Exercise directions:
Report all lines holding "axes".

━━━ Entries provided

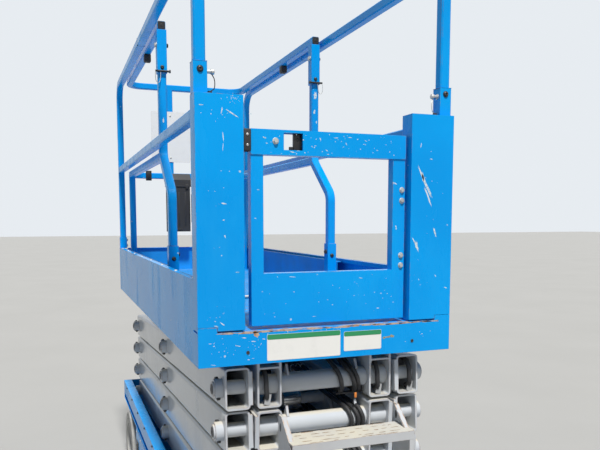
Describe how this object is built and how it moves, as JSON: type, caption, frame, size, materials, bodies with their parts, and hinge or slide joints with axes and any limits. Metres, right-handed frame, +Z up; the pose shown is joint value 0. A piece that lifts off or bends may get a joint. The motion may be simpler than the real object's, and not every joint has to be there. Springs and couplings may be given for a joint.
{
  "type": "scissor lift",
  "caption": "Narrow electric slab scissor lift with an entry gate, guard rails, a slide-out deck extension and a folding arm stack on steered wheels.",
  "frame": {"origin": "floor level under the centre of the machine's outer box", "axes": "+X to the right seen from the entry end, +Y from the entry ladder to the steered wheels, +Z up"},
  "size_m": [0.81, 2.44, 2.2714],
  "materials": {
    "blue_paint": "worn gloss",
    "arm_grey": "worn gloss",
    "step_grey": "worn satin",
    "tyre_rubber": "matte",
    "rim_grey": "satin",
    "dark_steel": "satin",
    "rod_chrome": "polished",
    "black_plastic": "matte",
    "battery_case": "matte",
    "hydraulic_block": "satin"
  },
  "bodies": {
    "chassis": {"chassis_frame": "blue_paint", "slide_tracks": "blue_paint", "rear_axles": "blue_paint", "front_axle": "blue_paint", "entry_ladder": "step_grey"},
    "wheel_rear_left": {"tyre_rear_left": "tyre_rubber", "rim_rear_left": "rim_grey"},
    "wheel_rear_right": {"tyre_rear_right": "tyre_rubber", "rim_rear_right": "rim_grey"},
    "wheel_front_left": {"tyre_front_left": "tyre_rubber", "rim_front_left": "rim_grey"},
    "wheel_front_right": {"tyre_front_right": "tyre_rubber", "rim_front_right": "rim_grey"},
    "knuckle_left": {"knuckle_left": "dark_steel"},
    "knuckle_right": {"knuckle_right": "dark_steel"},
    "tie_rod": {"tie_rod": "dark_steel"},
    "tray_left": {"module_tray_left": "blue_paint", "battery_pack": "battery_case"},
    "tray_right": {"module_tray_right": "blue_paint", "hydraulic_unit": "hydraulic_block"},
    "guard_left": {"pothole_guard_left": "blue_paint"},
    "guard_right": {"pothole_guard_right": "blue_paint"},
    "cylinder_barrel": {"cylinder_barrel": "dark_steel"},
    "cylinder_rod": {"cylinder_rod": "rod_chrome"},
    "platform": {"platform_deck": "blue_paint", "platform_pivots": "arm_grey", "platform_tracks": "blue_paint", "fascia": "blue_paint", "entry_column_left": "blue_paint", "entry_column_right": "blue_paint", "side_panel_left": "blue_paint", "side_panel_right": "blue_paint", "guard_rail_left": "blue_paint", "guard_rail_right": "blue_paint"},
    "gate": {"gate": "blue_paint"},
    "extension": {"extension_deck": "blue_paint", "extension_rails": "blue_paint", "control_box": "black_plastic", "document_box": "black_plastic"},
    "inner_arm_1": {"inner_arm_1": "arm_grey"},
    "outer_arm_1": {"outer_arm_1": "arm_grey"},
    "inner_arm_2": {"inner_arm_2": "arm_grey"},
    "outer_arm_2": {"outer_arm_2": "arm_grey"},
    "inner_arm_3": {"inner_arm_3": "arm_grey"},
    "outer_arm_3": {"outer_arm_3": "arm_grey"},
    "inner_arm_4": {"inner_arm_4": "arm_grey"},
    "outer_arm_4": {"outer_arm_4": "arm_grey"}
  },
  "joints": [
    {"name": "rear_wheel_left_roll", "type": "hinge", "parent": "chassis", "child": "wheel_rear_left", "pos_m": [-0.3415, -0.925, 0.1905], "axis": [1, 0, 0], "continuous": true},
    {"name": "steer_left", "type": "hinge", "parent": "chassis", "child": "knuckle_left", "pos_m": [-0.215, 0.925, 0.1905], "axis": [0, 0, 1], "range_deg": [-60.05, 60.05]},
    {"name": "front_wheel_left_roll", "type": "hinge", "parent": "knuckle_left", "child": "wheel_front_left", "pos_m": [-0.3415, 0.925, 0.1905], "axis": [1, 0, 0], "continuous": true},
    {"name": "tray_left_swing", "type": "hinge", "parent": "chassis", "child": "tray_left", "pos_m": [-0.378, -0.503, 0.27], "axis": [0, 0, 1], "range_deg": [0, 90]},
    {"name": "guard_left_drop", "type": "hinge", "parent": "chassis", "child": "guard_left", "pos_m": [-0.372, 0.06, 0.138], "axis": [0, 1, 0], "range_deg": [0, 90]},
    {"name": "rear_wheel_right_roll", "type": "hinge", "parent": "chassis", "child": "wheel_rear_right", "pos_m": [0.3415, -0.925, 0.1905], "axis": [1, 0, 0], "continuous": true},
    {"name": "steer_right", "type": "hinge", "parent": "chassis", "child": "knuckle_right", "pos_m": [0.215, 0.925, 0.1905], "axis": [0, 0, 1], "range_deg": [-60, 60]},
    {"name": "front_wheel_right_roll", "type": "hinge", "parent": "knuckle_right", "child": "wheel_front_right", "pos_m": [0.3415, 0.925, 0.1905], "axis": [1, 0, 0], "continuous": true},
    {"name": "tray_right_swing", "type": "hinge", "parent": "chassis", "child": "tray_right", "pos_m": [0.378, -0.503, 0.27], "axis": [0, 0, -1], "range_deg": [0, 90]},
    {"name": "guard_right_drop", "type": "hinge", "parent": "chassis", "child": "guard_right", "pos_m": [0.372, 0.06, 0.138], "axis": [0, -1, 0], "range_deg": [0, 90]},
    {"name": "tie_rod_pivot", "type": "hinge", "parent": "knuckle_right", "child": "tie_rod", "pos_m": [0.215, 0.805, 0.122], "axis": [0, 0, 1], "range_deg": [-60.05, 60.05]},
    {"name": "scissor_lift", "type": "hinge", "parent": "chassis", "child": "inner_arm_1", "pos_m": [0, -0.968, 0.46], "axis": [1, 0, 0], "range_deg": [0, 58.4]},
    {"name": "centre_pin_1", "type": "hinge", "parent": "inner_arm_1", "child": "outer_arm_1", "pos_m": [0, 0.057, 0.525], "axis": [1, 0, 0], "range_deg": [-116.85, 0.05]},
    {"name": "rear_pin_1", "type": "hinge", "parent": "outer_arm_1", "child": "inner_arm_2", "pos_m": [0, -0.968, 0.59], "axis": [1, 0, 0], "range_deg": [-0.05, 116.85]},
    {"name": "centre_pin_2", "type": "hinge", "parent": "inner_arm_2", "child": "outer_arm_2", "pos_m": [0, 0.057, 0.655], "axis": [1, 0, 0], "range_deg": [-116.85, 0.05]},
    {"name": "rear_pin_2", "type": "hinge", "parent": "outer_arm_2", "child": "inner_arm_3", "pos_m": [0, -0.968, 0.72], "axis": [1, 0, 0], "range_deg": [-0.05, 116.85]},
    {"name": "centre_pin_3", "type": "hinge", "parent": "inner_arm_3", "child": "outer_arm_3", "pos_m": [0, 0.057, 0.785], "axis": [1, 0, 0], "range_deg": [-116.85, 0.05]},
    {"name": "rear_pin_3", "type": "hinge", "parent": "outer_arm_3", "child": "inner_arm_4", "pos_m": [0, -0.968, 0.85], "axis": [1, 0, 0], "range_deg": [-0.05, 116.85]},
    {"name": "centre_pin_4", "type": "hinge", "parent": "inner_arm_4", "child": "outer_arm_4", "pos_m": [0, 0.057, 0.915], "axis": [1, 0, 0], "range_deg": [-116.85, 0.05]},
    {"name": "platform_pin", "type": "hinge", "parent": "outer_arm_4", "child": "platform", "pos_m": [0, -0.968, 0.98], "axis": [1, 0, 0], "range_deg": [-0.05, 58.45]},
    {"name": "cylinder_foot", "type": "hinge", "parent": "inner_arm_1", "child": "cylinder_barrel", "pos_m": [0, 0.92831, 0.58025], "axis": [1, 0, 0], "range_deg": [-118.94, 0.05]},
    {"name": "cylinder_stroke", "type": "slide", "parent": "cylinder_barrel", "child": "cylinder_rod", "axis": [0, -0.9872, 0.1592], "range_m": [-0.001, 0.7896]},
    {"name": "gate_swing", "type": "hinge", "parent": "platform", "child": "gate", "pos_m": [0.252, -0.994, 1.45], "axis": [0, 0, -1], "range_deg": [0, 90]},
    {"name": "extension_slide", "type": "slide", "parent": "platform", "child": "extension", "axis": [0, 1, 0], "range_m": [0, 0.91]}
  ],
  "couplings": [
    {"joint": "steer_left", "follows": "steer_right", "ratio": 1},
    {"joint": "tie_rod_pivot", "follows": "steer_right", "ratio": -1},
    {"joint": "centre_pin_1", "follows": "scissor_lift", "ratio": -2},
    {"joint": "rear_pin_1", "follows": "scissor_lift", "ratio": 2},
    {"joint": "centre_pin_2", "follows": "scissor_lift", "ratio": -2},
    {"joint": "rear_pin_2", "follows": "scissor_lift", "ratio": 2},
    {"joint": "centre_pin_3", "follows": "scissor_lift", "ratio": -2},
    {"joint": "rear_pin_3", "follows": "scissor_lift", "ratio": 2},
    {"joint": "centre_pin_4", "follows": "scissor_lift", "ratio": -2},
    {"joint": "platform_pin", "follows": "scissor_lift", "ratio": 1},
    {"joint": "cylinder_foot", "follows": "scissor_lift", "ratio": -2.0358},
    {"joint": "cylinder_stroke", "follows": "scissor_lift", "m_per_rad": 0.77369}
  ]
}
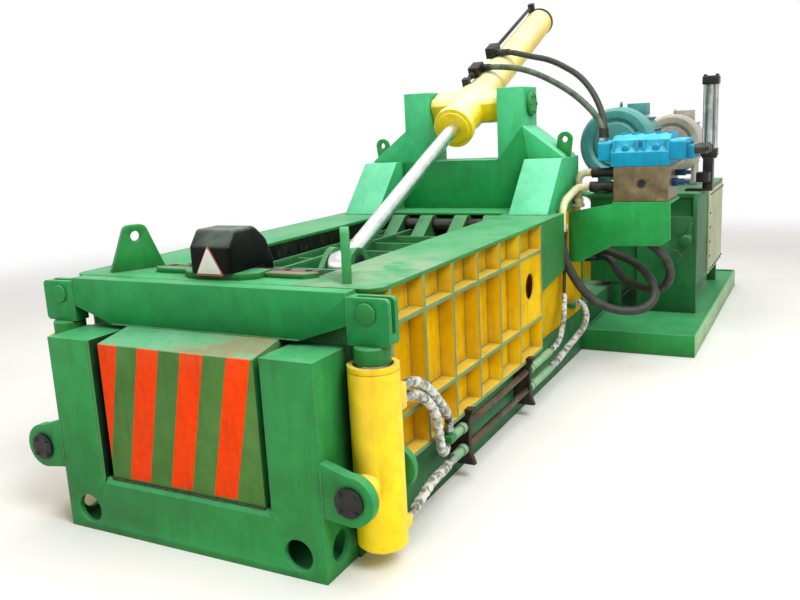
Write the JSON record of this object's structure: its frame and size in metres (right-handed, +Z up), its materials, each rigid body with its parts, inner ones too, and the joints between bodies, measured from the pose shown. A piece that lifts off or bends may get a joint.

━━━━━━

Task answer:
Describe how this object is built and how it moves, as JSON: type, caption, frame, size, materials, bodies with their parts, and hinge or slide joints with axes and any limits. Metres, right-handed frame, +Z up; the pose shown is joint value 0. A piece that lifts off or bends may get a joint. The motion may be simpler than the real object's, and not every joint has to be there. Springs and couplings may be given for a joint.
  "frame": {"origin": "floor level under the centre of the machine's outer box", "axes": "+X to the right seen from the entry end, +Y from the entry ladder to the steered wheels, +Z up"},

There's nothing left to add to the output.